Rumi’s genius has been recognized in Iran and other Persianate lands for centuries, and the study, appreciation and interpretation of his literary oeuvre and spiritual legacy is flourishing today in academic, artistic and literary circles in Turkey, Iran, Afghanistan, Tajikistan, India, Pakistan and even beyond. In the West, on the other hand, his popularity has only recently reached a stage where the establishment of a journal devoted to his legacy and thought will be appreciated by lovers of his poems.

That it has taken so many centuries for Rumi to become famous in English translation in the West – with a dedicated review – is largely due to the ethnocentric orientation of Western literary consciousness. Aside from a few poets (Goethe, Emerson, a coterie of English Romantic poets, the fin de siècle cult of Omar Khayyam’s Rubaiyat inspired by Fitzgerald in the nineteenth century; followed by Garcia Lorca, Louis Aragon, René Daumal, Gunnar Ekelöf, Pound, Yeats, and Bly in the twentieth century), Western literati have been circumscribed and uncosmopolitan in their tastes. In particular, by not granting the recognition due to poets from the Persianate world, the Euro-American poetic palate has been, until recently, narrowly parochial. Indeed, why else should it have taken this long for Westerners to publicly acknowledge the genius of Rumi, arguably the greatest mystical and metaphysical poet in any of the world’s literatures?

Only at the beginning of the twentieth century did the study of Rumi’s writings and thought find a solid literary footing, despite the fact of having been introduced by Sir William Jones to the Western reading public in the eighteenth century. For this, we all stand in the debt of the monumental critical edition, commentary, and translation of the Mathnawi (1925–40) by R. A. Nicholson – a study of whose work by Marta Simidchieva graces this volume – followed by A. J. Arberry’s translation of selected poems from Rumi’s Divan-i Shams and the Discourses. Clément Huart had published a two-volume translation of Aflaki’s hagiographical account of Rumi’s life, family and associates in French in the 1920s, followed by seminal studies of Rumi’s thought by Fritz Meier and Hellmut Ritter that appeared in German during ensuing decades. Then Eva de Vitray-Meyerovitch published a complete translation of the Mathnawi into French in the 1970s.

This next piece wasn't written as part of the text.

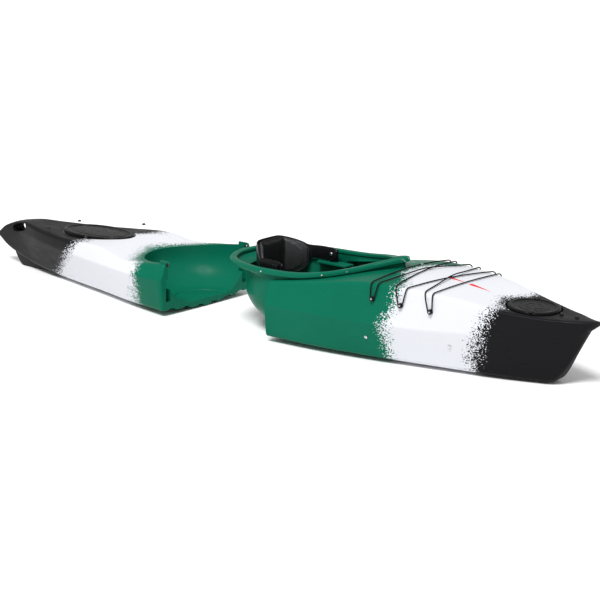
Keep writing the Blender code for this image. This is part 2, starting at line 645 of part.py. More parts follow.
def build_backrest(shell_mat, pad_mat, steel, bracket_mat):
    """Hinged backrest with side arms, its pad, pivot bolts and brackets."""
    shell = wall_along("backrest_shell", BACKREST_SHELL, 0.008, shell_mat)
    cushion = wall_along("backrest_pad", BACKREST_PAD, 0.012, pad_mat)
    carried_by("backrest_pivot", (PIVOT.x, 0.0, PIVOT.z), [shell, cushion])
    for side, word in ((-1, "starboard"), (1, "port")):
        hole = rod("pivot_hole", (PIVOT.x, side * 0.18, PIVOT.z), (PIVOT.x, side * 0.21, PIVOT.z), BOLT_HOLE, shell_mat)
        cut(shell, hole)
        low, high = sorted((side * 0.2005, side * 0.2222))
        bracket = box("backrest_bracket_" + word, (PIVOT.x - 0.018, low, 0.2834), (PIVOT.x + 0.018, high, 0.343),
                      bracket_mat)
        cut(bracket, rod("bracket_hole", (PIVOT.x, side * 0.19, PIVOT.z), (PIVOT.x, side * 0.216, PIVOT.z),
                         BOLT_HOLE, bracket_mat))
        turned("backrest_bolt_" + word, (PIVOT.x, side * 0.1895, PIVOT.z), (0, side, 0),
               [(0, -0.004), (0.006, -0.004), (0.0085, -0.002), (0.0085, 0.0), (BOLT_RADIUS, 0.0),
                (BOLT_RADIUS, 0.022), (0, 0.022)], steel, sides=12)


def build_footbraces(dark, steel):
    """Rails bolted through the lower side panels, with a sliding pedal on each."""
    for side, word in ((-1, "starboard"), (1, "port")):
        seats = [on_side(x, z, side) for x, z in RAIL_BOLTS]
        for index, (foot, normal) in enumerate(seats):
            turned("rail_bolt_%s_%d" % (word, index + 1), foot, -normal,
                   [(0, -0.0058), (0.004, -0.0058), (0.008, -0.0038), (0.008, -0.0018), (BOLT_RADIUS, -0.0013),
                    (BOLT_RADIUS, 0.026), (0, 0.026)], steel, sides=12)
        ends = [foot - normal * 0.020 for foot, normal in seats]
        along = (ends[1] - ends[0]).normalized()
        inward = -(seats[0][1] + seats[1][1])
        inward = (inward - along * along.dot(inward)).normalized()
        frame = (inward, along.cross(inward) * side)
        rail = bar("footbrace_rail_" + word, ends[0] - along * 0.02, ends[1] + along * 0.02, frame, 0.006, 0.012, dark)
        for foot, normal in seats:
            cut(rail, rod("rail_hole", foot - normal * 0.008, foot - normal * 0.040, BOLT_HOLE, dark))
        middle = ends[0].lerp(ends[1], 0.5) + inward * 0.0120
        carriage = bar("foot_pedal_" + word, middle - along * 0.035, middle + along * 0.035, frame, 0.0055, 0.014, dark)
        plate = bar("pedal_plate", middle + inward * 0.034 - along * 0.0065, middle + inward * 0.034 + along * 0.0065,
                    frame, 0.033, 0.048, dark)
        join(carriage, plate)
        carried_by("pedal_slide_" + word, middle, [carriage])


def bar(name, start, end, frame, half_width, half_height, mat):
    """A rectangular bar between two points, on a frame of (across, up)."""
    across, up = frame
    rings = []
    for centre in (start, end):
        rings.append([centre + across * (a * half_width) + up * (b * half_height)
                      for a, b in ((-1, -1), (1, -1), (1, 1), (-1, 1))])
    return loft(name, rings, mat)


# ---------------------------------------------------------------- deck rigging
def fitting_seat(x, side):
    """Foot and outward direction of a deck fitting on the upper side panel."""
    return on_side(x, smooth_line(FITTING_HEIGHTS, x), side)


def build_deck_fittings(dark, steel):
    for index, x in enumerate(FITTING_X):
        for side, word in ((-1, "starboard"), (1, "port")):
            foot, normal = fitting_seat(x, side)
            turned("bungee_fitting_%s_%d" % (word, index + 1), foot + normal * 0.0012, normal,
                   [(0, 0), (0.0120, 0), (0.0120, 0.003), (0.0055, 0.0035), (0.0055, 0.0110), (0.0100, 0.0115),
                    (0.0095, 0.0145), (0, 0.0145)], dark, sides=12)
            turned("fitting_screw_%s_%d" % (word, index + 1), foot + normal * 0.0160, normal,
                   [(0, 0), (0.0045, 0), (0.0030, 0.0022), (0, 0.0022)], steel, sides=10)


def over_deck(x, y):
    """A point of the cord's centre line where it rests on the foredeck."""
    return Vector((x, y, bow_deck_height(x, y) + CORD_RADIUS + CORD_LIFT))


def cord_run(start, end, hump):
    """Points of one run from a side fitting over the deck to a fitting on the other side.

    Each fitting is its station, its side, and the way the cord passes it: +1 towards the bow.
    """
    (x0, side0, way0), (x1, side1, way1) = start, end
    x0 += way0 * CORD_TURN
    x1 -= way1 * CORD_TURN
    points = []
    for share in (0.30, 0.75):
        points.append(panel_point(x0 + (x1 - x0) * 0.14 * share, side0, share))
    points.append(edge_point(x0 + (x1 - x0) * 0.14, side0))
    for k in range(8):
        t = (k + 0.5) / 8
        x = x0 + (x1 - x0) * (0.17 + 0.66 * t)
        edge_w = lines_at(BOW_LINES, x)[5]
        point = over_deck(x, side0 * edge_w * (1 - 2 * t) * 0.985)
        point.z += hump * math.exp(-((t - 0.5) / 0.16) ** 2)
        points.append(point)
    points.append(edge_point(x1 - (x1 - x0) * 0.14, side1))
    for share in (0.75, 0.30):
        points.append(panel_point(x1 - (x1 - x0) * 0.14 * share, side1, share))
    return points


def edge_point(x, side):
    """A point of the cord where it turns over the deck's edge."""
    edge_w, edge_z = lines_at(BOW_LINES, x)[5:7]
    return Vector((x, side * (edge_w + 0.004), edge_z + 0.0065))


def panel_point(x, side, share):
    """A point on the side panel, a share of the way from the fitting up to the deck edge."""
    offsets = lines_at(BOW_LINES, x)
    low = smooth_line(FITTING_HEIGHTS, x)
    point, normal = on_side(x, low + (offsets[6] - low) * share, side)
    return point + normal * (CORD_HEIGHT + 0.002 * share)


def cord_turn(x, side, direction):
    """Half a turn of the cord under one fitting, below its neck."""
    foot, normal = fitting_seat(x, side)
    along = Vector((1, 0, 0)) - normal * normal.x
    along.normalize()
    down = normal.cross(along)
    if down.z > 0:
        down = -down
    points = []
    for degrees in (-60, -20, 20, 60):
        angle = math.radians(degrees)
        points.append(foot + normal * CORD_HEIGHT + along * (direction * CORD_TURN * math.sin(angle))
                      + down * (CORD_TURN * math.cos(angle)))
    return points


def build_bungee(mat, crimp_mat):
    """One closed loop of cord laced round the six fittings, crossing itself twice."""
    first, second, third = FITTING_X
    stops = ((first, -1, -1), (first, 1, 1), (second, -1, 1), (third, 1, 1), (third, -1, -1), (second, 1, -1))
    humps = (0.0, 0.0, 0.0, 0.0, CORD_RADIUS * 2 + 0.003, CORD_RADIUS * 2 + 0.003)
    points = []
    for k, stop in enumerate(stops):
        points += cord_turn(*stop)
        points += cord_run(stop, stops[(k + 1) % len(stops)], humps[k])
    curve = bpy.data.curves.new("deck_bungee", "CURVE")
    curve.dimensions = "3D"
    curve.bevel_depth = CORD_RADIUS
    curve.bevel_resolution = 2
    spline = curve.splines.new("POLY")
    spline.points.add(len(points) - 1)
    for target, point in zip(spline.points, points):
        target.co = (*point, 1.0)
    spline.use_cyclic_u = True
    curve.materials.append(mat)
    cord = bpy.data.objects.new("deck_bungee", curve)
    bpy.context.collection.objects.link(cord)
    start, end = points[CRIMP_POINT], points[CRIMP_POINT + 1]
    turned("bungee_crimp", start.lerp(end, 0.5), end - start,
           [(CORD_RADIUS + CLEAR, -0.009), (0.0055, -0.009), (0.0055, 0.009), (CORD_RADIUS + CLEAR, 0.009)],
           crimp_mat, sides=12)


def build_screws(steel):
    """Screws along the outside of the coaming lip."""
    edge = coaming_outline(0.0)
    for side, word in ((-1, "starboard"), (1, "port")):
        for index, wanted in enumerate(COAMING_SCREW_X):
            spots = [k for k, p in enumerate(edge) if p.y * side > 0.02]
            k = min(spots, key=lambda n: abs(edge[n].x - wanted))
            along = (edge[(k + 1) % COAMING_STEPS] - edge[k - 1]).normalized()
            out = Vector((along.y, -along.x, 0)).normalized()
            if out.y * side < 0:
                out = -out
            centre = edge[k] + Vector((0, 0, -0.013)) + out * 0.0012
            turned("coaming_screw_%s_%d" % (word, index + 1), centre, out,
                   [(0, 0), (0.0045, 0), (0.0032, 0.0022), (0, 0.0022)], steel, sides=10)


def pad_eye(name, foot, mat):
    return turned(name, foot, (0, 0, 1), [(0, 0), (0.010, 0), (0.009, 0.004), (0.005, 0.008), (0, 0.008)], mat, sides=10)


def build_bow_pad_eyes(dark):
    for index, x in enumerate((1.425, 1.505)):
        pad_eye("bow_pad_eye_%d" % (index + 1), (x, 0, bow_deck_height(x, 0) + 0.0015), dark)


def build_stern_pad_eyes(dark):
    eyes = []
    for index, (aft, y) in enumerate(((0.640, 0.205), (1.020, 0.110))):
        for side, word in ((-1, "starboard"), (1, "port")):
            foot = (-JOINT_GAP - aft, side * y, stern_deck_height(aft, y) + 0.0025)
            eyes.append(pad_eye("stern_pad_eye_%s_%d" % (word, index + 1), foot, dark))
    return eyes


def build_tongues(hull, mat, dark):
    """Locking tongues that reach from the stern's wings into the bow's sides, each with its bush."""
    bushes = []
    for side, word in ((-1, "starboard"), (1, "port")):
        low, high = sorted((side * 0.2755, side * 0.2855))
        x, z = TONGUE_EYE
        outline = []
        for k in range(7):
            angle = math.radians(-90 + 30 * k)
            outline.append((x + TONGUE_RADIUS * math.cos(angle), z + TONGUE_RADIUS * math.sin(angle)))
        outline += [(x - 0.050, z + TONGUE_RADIUS), (x - 0.050, z - TONGUE_RADIUS)]
        join(hull, side_plate("tongue_blank", outline, low, high, mat))
        cut(hull, rod("tongue_hole", (x, side * 0.2685, z), (x, side * 0.3100, z), 0.0115, mat, 16))
        bushes.append(turned("tongue_bush_" + word, (x, side * 0.2805, z), (0, 1, 0),
                             [(0.0070, -0.0050), (0.0110, -0.0050), (0.0110, 0.0050), (0.0070, 0.0050)], dark, sides=16))
    return bushes


def shift_origin():
    """Moves everything so that the origin is the bottom centre of the kayak's box."""
    for obj in bpy.data.objects:
        if obj.parent is None:
            obj.location.x += 0.5 * (STERN_LENGTH + JOINT_GAP - BOW_LENGTH)


def main():
    for obj in list(bpy.data.objects):
        bpy.data.objects.remove(obj, do_unlink=True)
    green = material("green_plastic", GREEN, 0.35)
    white = material("white_plastic", WHITE, 0.35)
    black = material("black_plastic", BLACK, 0.45)
    grey = material("grey_pad", GREY, 0.7)
    foam = material("grey_foam", GREY, 0.9)
    rubber = material("black_rubber", BLACK, 0.7)
    steel = material("steel", STEEL, 0.3, 1.0)

    build_bow_hull(green)
    build_bow_bulkhead(foam)
    build_bow_hatch(rubber, rubber)
    build_seat(green, foam)
    build_backrest(black, grey, steel, black)
    build_footbraces(black, steel)
    build_deck_fittings(black, steel)
    build_bungee(black, steel)
    build_screws(steel)
    build_bow_pad_eyes(black)

    hull = build_stern_hull(white)
    stern = [hull, build_fin(black)]
    stern += build_tongues(hull, green, black)
    stern += build_stern_pad_eyes(black)
    stern += build_stern_hatch(rubber, rubber)
    dock = carried_by("stern_dock", (-JOINT_GAP, 0.0, 0.0), stern)
    lid = bpy.data.objects["stern_lid_axis"]
    lid.parent = dock
    lid.matrix_parent_inverse = Matrix.Translation((JOINT_GAP, 0.0, 0.0))
    shift_origin()


main()
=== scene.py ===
"""Looks of the take-apart kayak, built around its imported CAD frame."""

import json
from math import atan2, copysign, cos, exp, log1p, radians, sin, tau

import bmesh
import bpy
from mathutils import Matrix, Vector


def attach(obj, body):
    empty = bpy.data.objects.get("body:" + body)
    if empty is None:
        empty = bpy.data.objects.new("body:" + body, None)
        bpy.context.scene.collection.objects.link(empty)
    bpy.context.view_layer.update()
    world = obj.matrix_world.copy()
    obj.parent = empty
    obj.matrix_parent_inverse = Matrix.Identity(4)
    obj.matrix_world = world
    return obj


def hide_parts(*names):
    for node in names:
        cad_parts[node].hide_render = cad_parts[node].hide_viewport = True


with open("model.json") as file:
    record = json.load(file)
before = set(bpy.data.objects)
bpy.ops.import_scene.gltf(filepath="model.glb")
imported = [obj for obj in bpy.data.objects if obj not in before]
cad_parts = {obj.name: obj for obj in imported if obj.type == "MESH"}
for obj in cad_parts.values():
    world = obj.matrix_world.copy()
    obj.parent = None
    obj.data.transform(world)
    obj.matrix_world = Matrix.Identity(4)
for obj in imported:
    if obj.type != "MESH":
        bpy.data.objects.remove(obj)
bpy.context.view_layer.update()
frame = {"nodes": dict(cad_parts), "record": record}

# ---------------- lines of the kayak, as in the CAD

WALL = 0.005  # skin of the moulded hulls
CLEAR = 0.0003  # gap between pieces that touch
JOINT_GAP = 0.674  # distance the stern section is drawn back
STERN_LENGTH = 1.520  # joint plane to stern tip
BOW_LENGTH = 1.620  # joint plane to bow tip
SOCKET_CLEAR = 0.005  # play between the bow's barrel and the stern's socket
SOCKET_WIDE = 0.90  # barrel half width over its nominal radius
SOCKET_DEEP = 1.10  # barrel depth over its nominal radius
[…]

However, it was only in the 1980s that a new generation of scholars and poet-translators of Rumi’s works – Annemarie Schimmel, William Chittick, Alexandre Popovic, Natalie Clayer, Robert Bly, Coleman Barks, and finally, during the last two decades (1990–2010): Leili Anvar, Fatemeh Keshavarz, Javid Mojaddedi, John Renard, and Alan Williams – appeared, completely reshaping our understanding of Rumi’s poetry.

Describing how ‘Rumi Moves into Western Consciousness’, Franklin Lewis chronicles these developments in great detail in his comprehensive Rumi, Past and Present, East and West.

Today, while journals devoted to all the major English poets (such as Milton, Keats, Shelley, Blake...) and most of the minor English ones (Thomas Merton, John Masefield...) abound, not a single journal devoted to any major or minor Muslim poet can be found in a European language. Although a number of major Islamic poets easily rival the likes of Dante, Shakespeare and Milton in importance and output, they still enjoy only a marginal literary fame in the West because the works of Arabic and Persian thinkers, writers and poets are considered as negligible, frivolous, tawdry sideshows beside the grand narrative of the ‘Western Canon’.

It is the aim of the Mawlana Rumi Review to redress this carelessly inattentive approach to world literature, which is something far more serious than a minor faux pas committed by the Western literary imagination.